- [Given task]: Go through the lines below and copy each one that holds the string "only".

- [Available records]:

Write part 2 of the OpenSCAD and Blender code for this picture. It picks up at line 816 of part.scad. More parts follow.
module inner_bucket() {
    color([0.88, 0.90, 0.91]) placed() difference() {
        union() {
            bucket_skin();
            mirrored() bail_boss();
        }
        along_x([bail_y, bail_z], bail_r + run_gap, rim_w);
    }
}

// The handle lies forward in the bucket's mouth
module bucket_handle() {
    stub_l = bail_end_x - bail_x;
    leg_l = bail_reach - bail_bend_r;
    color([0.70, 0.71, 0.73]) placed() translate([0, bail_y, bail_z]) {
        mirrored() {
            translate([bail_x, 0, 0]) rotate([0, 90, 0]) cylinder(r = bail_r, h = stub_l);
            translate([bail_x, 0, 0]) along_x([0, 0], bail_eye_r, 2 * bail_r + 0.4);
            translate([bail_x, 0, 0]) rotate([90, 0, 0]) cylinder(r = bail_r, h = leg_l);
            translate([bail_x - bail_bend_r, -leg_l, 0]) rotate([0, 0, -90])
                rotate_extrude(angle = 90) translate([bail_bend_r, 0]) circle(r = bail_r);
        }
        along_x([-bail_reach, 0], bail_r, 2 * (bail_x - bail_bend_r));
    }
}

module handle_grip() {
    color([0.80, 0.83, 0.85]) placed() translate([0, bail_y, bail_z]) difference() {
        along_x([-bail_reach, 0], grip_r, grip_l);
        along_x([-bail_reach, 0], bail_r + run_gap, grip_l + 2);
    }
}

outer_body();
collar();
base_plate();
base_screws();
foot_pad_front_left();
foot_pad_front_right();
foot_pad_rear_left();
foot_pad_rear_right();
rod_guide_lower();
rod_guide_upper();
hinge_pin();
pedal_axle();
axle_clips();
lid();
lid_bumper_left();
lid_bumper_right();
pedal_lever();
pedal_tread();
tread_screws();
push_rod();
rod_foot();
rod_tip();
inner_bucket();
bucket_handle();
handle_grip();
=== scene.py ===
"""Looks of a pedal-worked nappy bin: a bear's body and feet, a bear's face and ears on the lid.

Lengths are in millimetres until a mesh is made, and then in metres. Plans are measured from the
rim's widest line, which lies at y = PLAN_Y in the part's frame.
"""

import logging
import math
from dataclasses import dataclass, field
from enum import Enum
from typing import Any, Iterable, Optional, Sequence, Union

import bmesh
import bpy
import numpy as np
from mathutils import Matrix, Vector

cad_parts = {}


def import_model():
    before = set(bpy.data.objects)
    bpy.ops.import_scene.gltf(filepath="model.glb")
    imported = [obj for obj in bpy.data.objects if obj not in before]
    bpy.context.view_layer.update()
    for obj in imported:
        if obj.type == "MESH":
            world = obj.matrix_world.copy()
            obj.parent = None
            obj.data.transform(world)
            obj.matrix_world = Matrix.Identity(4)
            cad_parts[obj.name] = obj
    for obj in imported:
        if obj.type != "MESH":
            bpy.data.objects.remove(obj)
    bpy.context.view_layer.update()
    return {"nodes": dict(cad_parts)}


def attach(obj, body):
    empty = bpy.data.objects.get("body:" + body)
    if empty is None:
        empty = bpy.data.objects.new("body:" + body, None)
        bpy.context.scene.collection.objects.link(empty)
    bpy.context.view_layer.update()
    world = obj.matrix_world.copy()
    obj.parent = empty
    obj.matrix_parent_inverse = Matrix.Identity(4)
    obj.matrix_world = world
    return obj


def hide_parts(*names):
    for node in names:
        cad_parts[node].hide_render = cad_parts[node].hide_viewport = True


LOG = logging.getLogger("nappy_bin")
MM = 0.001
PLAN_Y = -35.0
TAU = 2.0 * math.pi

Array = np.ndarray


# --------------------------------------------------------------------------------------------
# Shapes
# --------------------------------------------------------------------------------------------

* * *

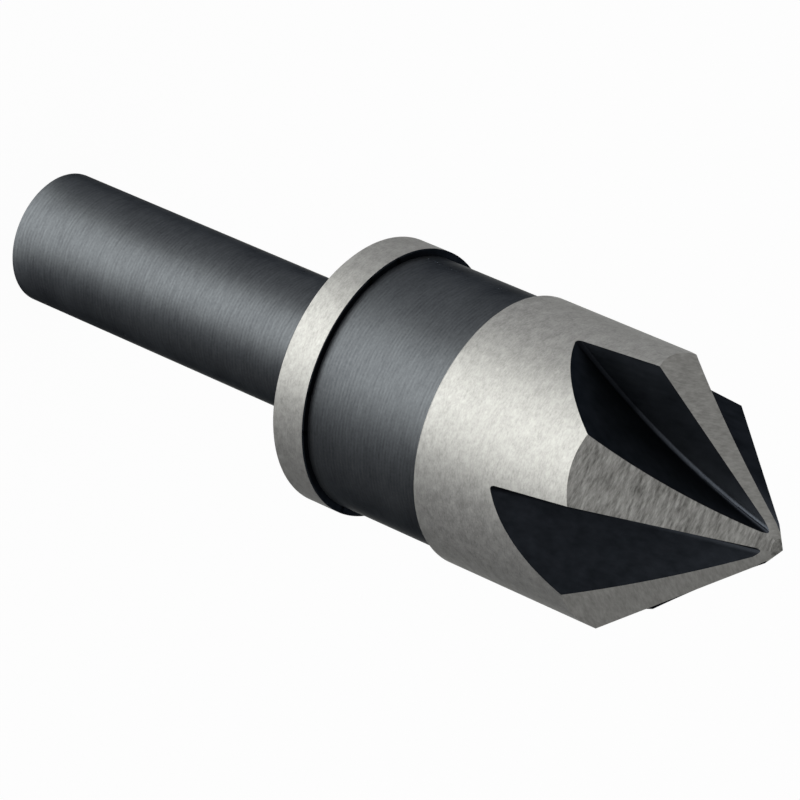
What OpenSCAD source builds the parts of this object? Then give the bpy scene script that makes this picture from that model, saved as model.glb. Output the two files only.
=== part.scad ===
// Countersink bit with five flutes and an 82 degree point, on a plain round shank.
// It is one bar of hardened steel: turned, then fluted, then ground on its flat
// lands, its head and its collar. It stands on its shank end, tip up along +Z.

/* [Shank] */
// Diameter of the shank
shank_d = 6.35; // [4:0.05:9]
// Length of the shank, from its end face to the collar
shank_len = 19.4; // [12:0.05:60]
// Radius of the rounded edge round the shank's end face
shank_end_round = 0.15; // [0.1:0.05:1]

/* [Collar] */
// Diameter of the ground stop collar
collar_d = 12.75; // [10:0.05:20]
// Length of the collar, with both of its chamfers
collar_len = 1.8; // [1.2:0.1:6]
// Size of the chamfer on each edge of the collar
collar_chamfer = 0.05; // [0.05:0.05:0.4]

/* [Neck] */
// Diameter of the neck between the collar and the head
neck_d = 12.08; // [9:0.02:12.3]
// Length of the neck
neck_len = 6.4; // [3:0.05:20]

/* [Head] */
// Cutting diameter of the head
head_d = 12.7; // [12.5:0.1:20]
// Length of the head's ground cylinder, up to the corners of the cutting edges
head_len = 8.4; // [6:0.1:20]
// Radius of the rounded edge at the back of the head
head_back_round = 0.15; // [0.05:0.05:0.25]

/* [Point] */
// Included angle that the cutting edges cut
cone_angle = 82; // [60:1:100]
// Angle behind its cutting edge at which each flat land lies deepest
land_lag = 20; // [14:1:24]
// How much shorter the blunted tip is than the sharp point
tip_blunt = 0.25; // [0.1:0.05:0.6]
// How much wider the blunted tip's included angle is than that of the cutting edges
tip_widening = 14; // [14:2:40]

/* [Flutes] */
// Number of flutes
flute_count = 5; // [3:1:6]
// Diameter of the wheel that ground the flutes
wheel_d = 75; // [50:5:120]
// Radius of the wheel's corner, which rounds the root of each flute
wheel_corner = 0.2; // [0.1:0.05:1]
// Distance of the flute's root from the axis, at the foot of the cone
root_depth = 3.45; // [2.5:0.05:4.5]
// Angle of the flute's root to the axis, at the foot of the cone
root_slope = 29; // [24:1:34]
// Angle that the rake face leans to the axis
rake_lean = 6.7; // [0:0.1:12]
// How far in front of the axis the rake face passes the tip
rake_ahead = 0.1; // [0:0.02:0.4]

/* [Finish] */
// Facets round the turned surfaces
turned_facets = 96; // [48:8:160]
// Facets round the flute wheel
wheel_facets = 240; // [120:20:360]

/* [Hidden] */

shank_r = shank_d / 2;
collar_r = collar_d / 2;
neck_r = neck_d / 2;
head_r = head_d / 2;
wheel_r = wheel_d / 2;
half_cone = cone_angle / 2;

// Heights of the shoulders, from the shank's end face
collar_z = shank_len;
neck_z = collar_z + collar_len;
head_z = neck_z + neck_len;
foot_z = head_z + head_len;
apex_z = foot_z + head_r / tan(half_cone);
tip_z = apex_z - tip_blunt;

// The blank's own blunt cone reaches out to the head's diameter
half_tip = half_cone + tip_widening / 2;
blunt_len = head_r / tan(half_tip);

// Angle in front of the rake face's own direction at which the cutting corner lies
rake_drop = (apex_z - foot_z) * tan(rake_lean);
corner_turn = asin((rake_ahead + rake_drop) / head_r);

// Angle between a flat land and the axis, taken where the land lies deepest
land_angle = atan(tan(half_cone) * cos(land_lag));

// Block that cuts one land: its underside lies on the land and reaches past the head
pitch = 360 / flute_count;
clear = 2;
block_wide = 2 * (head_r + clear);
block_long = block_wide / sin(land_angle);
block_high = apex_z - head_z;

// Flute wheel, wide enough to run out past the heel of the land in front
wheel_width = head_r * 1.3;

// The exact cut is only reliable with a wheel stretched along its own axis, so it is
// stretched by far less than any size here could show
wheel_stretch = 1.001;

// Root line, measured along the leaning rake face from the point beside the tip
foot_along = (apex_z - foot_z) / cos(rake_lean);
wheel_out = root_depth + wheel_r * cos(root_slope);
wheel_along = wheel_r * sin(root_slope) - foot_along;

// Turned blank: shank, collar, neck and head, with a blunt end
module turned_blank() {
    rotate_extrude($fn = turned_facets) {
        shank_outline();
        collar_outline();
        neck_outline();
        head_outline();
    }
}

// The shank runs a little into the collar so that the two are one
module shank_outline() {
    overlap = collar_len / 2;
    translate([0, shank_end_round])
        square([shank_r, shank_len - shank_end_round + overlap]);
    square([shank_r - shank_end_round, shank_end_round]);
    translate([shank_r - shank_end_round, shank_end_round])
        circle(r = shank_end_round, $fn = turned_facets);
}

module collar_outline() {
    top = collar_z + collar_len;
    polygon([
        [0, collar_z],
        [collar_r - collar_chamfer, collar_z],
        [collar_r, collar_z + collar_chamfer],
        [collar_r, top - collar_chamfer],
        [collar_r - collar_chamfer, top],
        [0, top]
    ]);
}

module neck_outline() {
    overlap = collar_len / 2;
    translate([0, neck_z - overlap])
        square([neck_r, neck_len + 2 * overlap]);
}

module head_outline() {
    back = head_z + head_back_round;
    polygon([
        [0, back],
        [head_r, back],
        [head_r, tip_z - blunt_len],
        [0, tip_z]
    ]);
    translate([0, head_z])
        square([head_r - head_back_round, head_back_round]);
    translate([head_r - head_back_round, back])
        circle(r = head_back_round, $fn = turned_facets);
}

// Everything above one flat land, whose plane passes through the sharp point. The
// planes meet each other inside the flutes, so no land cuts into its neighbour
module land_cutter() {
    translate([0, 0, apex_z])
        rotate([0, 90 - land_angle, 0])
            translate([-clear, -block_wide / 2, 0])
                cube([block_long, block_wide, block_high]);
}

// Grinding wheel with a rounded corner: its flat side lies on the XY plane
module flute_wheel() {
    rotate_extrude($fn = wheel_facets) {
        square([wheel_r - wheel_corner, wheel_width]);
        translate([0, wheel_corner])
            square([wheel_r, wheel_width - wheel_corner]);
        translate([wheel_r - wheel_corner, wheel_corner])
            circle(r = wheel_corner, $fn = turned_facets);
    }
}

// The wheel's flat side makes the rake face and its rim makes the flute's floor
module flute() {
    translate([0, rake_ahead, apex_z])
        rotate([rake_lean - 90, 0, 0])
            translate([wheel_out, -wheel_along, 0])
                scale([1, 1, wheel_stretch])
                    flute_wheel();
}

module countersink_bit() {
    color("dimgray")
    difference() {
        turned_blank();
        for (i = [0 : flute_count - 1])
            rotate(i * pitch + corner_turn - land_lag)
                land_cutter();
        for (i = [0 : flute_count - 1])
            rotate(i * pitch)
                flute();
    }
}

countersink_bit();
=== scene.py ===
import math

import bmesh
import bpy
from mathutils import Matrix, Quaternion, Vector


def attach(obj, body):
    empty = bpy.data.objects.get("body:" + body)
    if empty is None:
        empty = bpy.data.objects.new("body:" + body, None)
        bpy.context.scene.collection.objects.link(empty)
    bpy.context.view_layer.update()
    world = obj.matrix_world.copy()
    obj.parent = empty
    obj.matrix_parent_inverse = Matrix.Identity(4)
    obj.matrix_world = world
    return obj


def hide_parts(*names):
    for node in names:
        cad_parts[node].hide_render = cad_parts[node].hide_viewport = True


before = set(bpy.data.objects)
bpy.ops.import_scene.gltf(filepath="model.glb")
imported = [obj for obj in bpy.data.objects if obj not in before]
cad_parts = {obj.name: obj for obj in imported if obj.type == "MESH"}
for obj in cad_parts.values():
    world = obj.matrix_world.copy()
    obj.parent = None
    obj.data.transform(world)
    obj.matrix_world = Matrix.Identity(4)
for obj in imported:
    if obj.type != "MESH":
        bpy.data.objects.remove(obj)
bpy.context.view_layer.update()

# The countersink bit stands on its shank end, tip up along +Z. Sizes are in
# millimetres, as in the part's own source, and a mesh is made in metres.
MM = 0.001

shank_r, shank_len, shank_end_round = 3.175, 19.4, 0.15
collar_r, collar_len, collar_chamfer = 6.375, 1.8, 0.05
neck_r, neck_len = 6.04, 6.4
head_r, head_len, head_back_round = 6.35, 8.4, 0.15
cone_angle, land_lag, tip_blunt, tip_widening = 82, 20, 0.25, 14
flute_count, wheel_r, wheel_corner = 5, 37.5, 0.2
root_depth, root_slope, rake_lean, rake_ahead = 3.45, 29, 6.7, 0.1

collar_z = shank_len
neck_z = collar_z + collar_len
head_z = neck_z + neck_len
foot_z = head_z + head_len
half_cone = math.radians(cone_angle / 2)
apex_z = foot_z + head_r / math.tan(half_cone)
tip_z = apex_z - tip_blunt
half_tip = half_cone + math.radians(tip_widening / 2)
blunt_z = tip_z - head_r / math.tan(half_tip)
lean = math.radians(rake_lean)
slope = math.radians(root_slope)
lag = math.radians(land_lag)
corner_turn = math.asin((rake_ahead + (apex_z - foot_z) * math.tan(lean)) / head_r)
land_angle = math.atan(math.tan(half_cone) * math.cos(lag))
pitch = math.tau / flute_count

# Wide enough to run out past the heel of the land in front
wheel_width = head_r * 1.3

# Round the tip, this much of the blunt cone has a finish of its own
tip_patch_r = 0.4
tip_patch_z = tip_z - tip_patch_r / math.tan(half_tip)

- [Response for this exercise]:
What OpenSCAD source builds the parts of this object? Then give the bpy scene script that makes this picture from that model, saved as model.glb. Output the two files only.
// The exact cut is only reliable with a wheel stretched along its own axis, so it is